Notes de base de page numériques:

1 L’auteur de ce texte est Antoine Vidal d’après la Table de L’Echo de la Fabrique (numéros parus du 30 octobre 1831 au 30 décembre 1832). Antoine Vidal contraste ici l’enseignement « simultané » des instituteurs congrégationnistes et les nouvelles méthodes mutuelles. Ces dernières, inventées en Angleterre au tournant des XVIIIe et XIXe siècle par Andrew Bell et Joseph Lancaster avaient été introduites en France au tout début de la Restauration par des hommes comme Alexandre de Laborde, Charles de Lasteyrie, le Baron de Gérando et d’autres philanthropes encore ; ils fondèrent en 1815 la Société pour l’Instruction élémentaire. « L’enseignement mutuel, note aujourd’hui Françoise Mayeur, tirait son nom de l’utilisation des enfants les plus aptes ou les plus avancés pour encadrer, comme moniteurs, leurs camarades et leur répéter les leçons du maître ». Vers la fin de la Restauration, l’enseignement mutuel, fruit des utopies pédagogiques aussi bien que des nécessités pratiques (écoles mal dotées, manque de maîtres) devint le centre de ralliement des libéraux contre les ultras. L’enseignement mutuel connaîtra son apogée au début de la Monarchie de Juillet avant de décliner. Voir ici François Mayeur, Histoire générale de l’enseignement et de l’éducation en France, volume 3, De la Révolution à l’école républicaine (1789-1930), Paris, Nouvelle Librairie de France, 1981, p. 372-387.

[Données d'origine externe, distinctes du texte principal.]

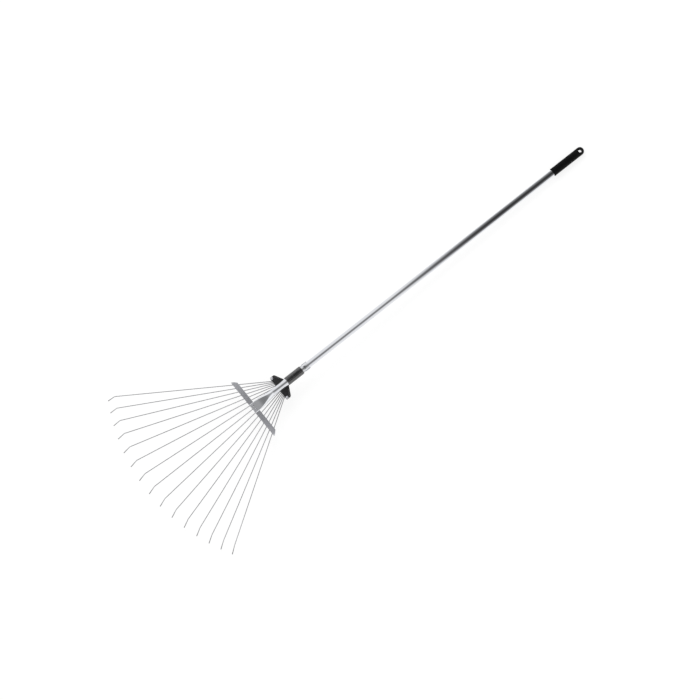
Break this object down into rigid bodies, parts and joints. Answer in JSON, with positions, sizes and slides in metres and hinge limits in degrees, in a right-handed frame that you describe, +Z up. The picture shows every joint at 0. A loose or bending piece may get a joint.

2 Johan Pestalozzi (1746-1827), homme politique et pédagogue suisse ; influencé par les idées de Jean-Jacques Rousseau, il présente sa méthode pédagogique, notamment dans Comment Gertrude instruit ses enfants (1801). Entre le tout début du XIXe siècle et la fin des années 1820, il créé et gère à Yverdon un collège qui va servir de modèle à l’Europe. Le frère franciscain Grégoire Girard (1765-1850) sera chargé par le gouvernement helvète d’étendre le système de Pestalozzi au reste de la Confédération.